Samarinda - Program pengiriman 19 kader ulama muda Masjid Istiqlal ke Amerika Serikat untuk mengikuti short course bertema Religion and Peace menuai perhatian publik. Program ini diklaim bertujuan meningkatkan kapasitas keilmuan ulama, memperluas wawasan internasional, serta memperkuat pemahaman lintas budaya dan agama. Lebih jauh, program ini diharapkan memperkenalkan wajah Islam Indonesia yang moderat, damai, dan inklusif di kancah global.
Sekilas, tujuan tersebut tampak sangat positif: memperkuat peran ulama muda di ranah global, membangun jejaring lintas agama, dan memperdalam pemahaman terhadap keragaman. Namun, jika ditelisik lebih dalam, program ini justru menyimpan persoalan serius yang berpotensi mengarah pada sekularisasi pemikiran Islam melalui pengarusan paham moderasi agama versi Barat.
Moderasi: Wajah Baru Sekularisme
Istilah “Islam moderat” sering dikampanyekan sebagai solusi ekstremisme dan konflik agama.
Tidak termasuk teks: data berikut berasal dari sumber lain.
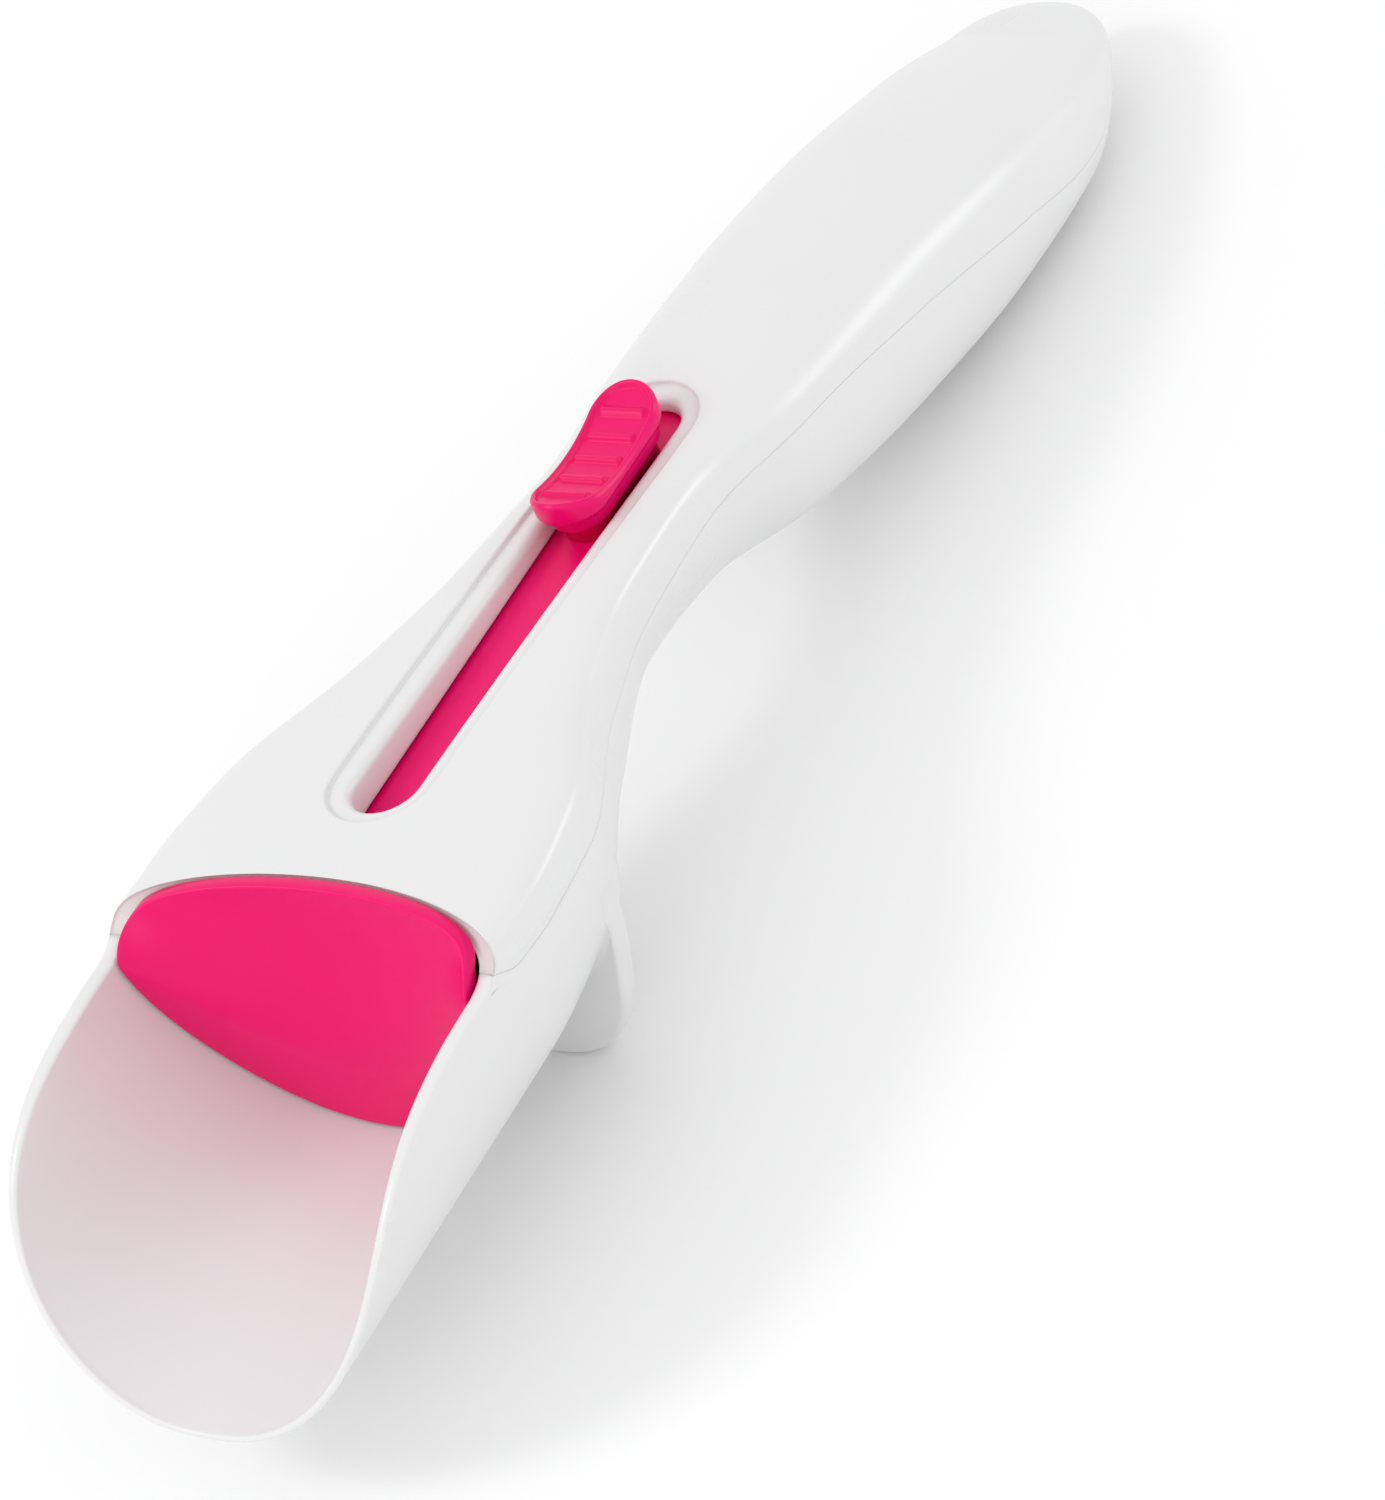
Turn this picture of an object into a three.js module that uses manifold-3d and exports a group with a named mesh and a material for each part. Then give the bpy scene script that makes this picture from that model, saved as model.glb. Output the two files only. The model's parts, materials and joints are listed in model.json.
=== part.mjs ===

Namun, dalam praktiknya, wacana moderasi sering diposisikan sebagai alat ideologis untuk menafsirkan ulang ajaran Islam agar sesuai dengan nilai-nilai sekuler dan liberal yang berkembang di Barat.
Dalam konteks ini, program Religion and Peace bisa dibaca sebagai bentuk halus dari sekularisasi — di mana kader ulama diarahkan agar memahami Islam melalui perspektif pluralisme dan relativisme agama.
Moderasi kemudian tidak lagi dimaknai “jalan tengah dalam bersikap”, tetapi menjadi instrumen untuk melunakkan prinsip Islam agar tidak dianggap “radikal” oleh pandangan global.
Pembajakan Potensi Kader Ulama
Label “peningkatan kualitas ulama muda” sering menjadi jargon program internasional semacam ini. Namun, perlu ditelaah lebih dalam: peningkatan seperti apa yang dimaksud? Apakah peningkatan dalam pemahaman Al-Qur’an, Hadis, dan syariah, atau peningkatan dalam kemampuan diplomasi dan adaptasi terhadap ideologi pluralistik?
Jika isi program lebih menekankan pada dialog lintas agama, studi perdamaian global, atau teori pluralisme religius yang berangkat dari paradigma Barat, maka yang terjadi bukanlah penguatan identitas keulamaan, tetapi pembajakan potensi ulama muda agar menjadi agen ideologi moderat yang sejalan dengan narasi sekuler internasional. Kader ulama yang seharusnya menjadi warasatul anbiya (pewaris tugas kenabian) justru berisiko kehilangan fondasi epistemologis Islam yang hakiki. Mereka bisa berubah dari subjek dakwah menjadi objek eksperimen ideologi global.
Islam Sudah Sempurna — Tak Butuh Tambahan Moderasi
Islam adalah risalah yang sempurna (kaffah) — mencakup dimensi spiritual, sosial, dan politik. Islam telah memiliki konsep yang sangat jelas. Tidak ada urgensitas belajar beragam agama dan budaya di dunia, karena Islam telah memadai sebagai mualajah musykilah, termasuk konsep tentang toleransi dan perdamaian. Islam tidak membutuhkan tambahan ide atau “revisi konsep” dari moderasi versi Barat.
Belajar agama lain atau budaya dunia memang bisa menambah wawasan, tetapi tidak boleh dijadikan pijakan ideologis baru yang menggantikan konsep Islam. Ulama perlu memahami konteks global untuk berdakwah, tetapi pijakan epistemologisnya tetap harus bersumber pada Islam, bukan pada teori perdamaian sekuler yang mengabaikan peran wahyu. Wallahu ‘alam.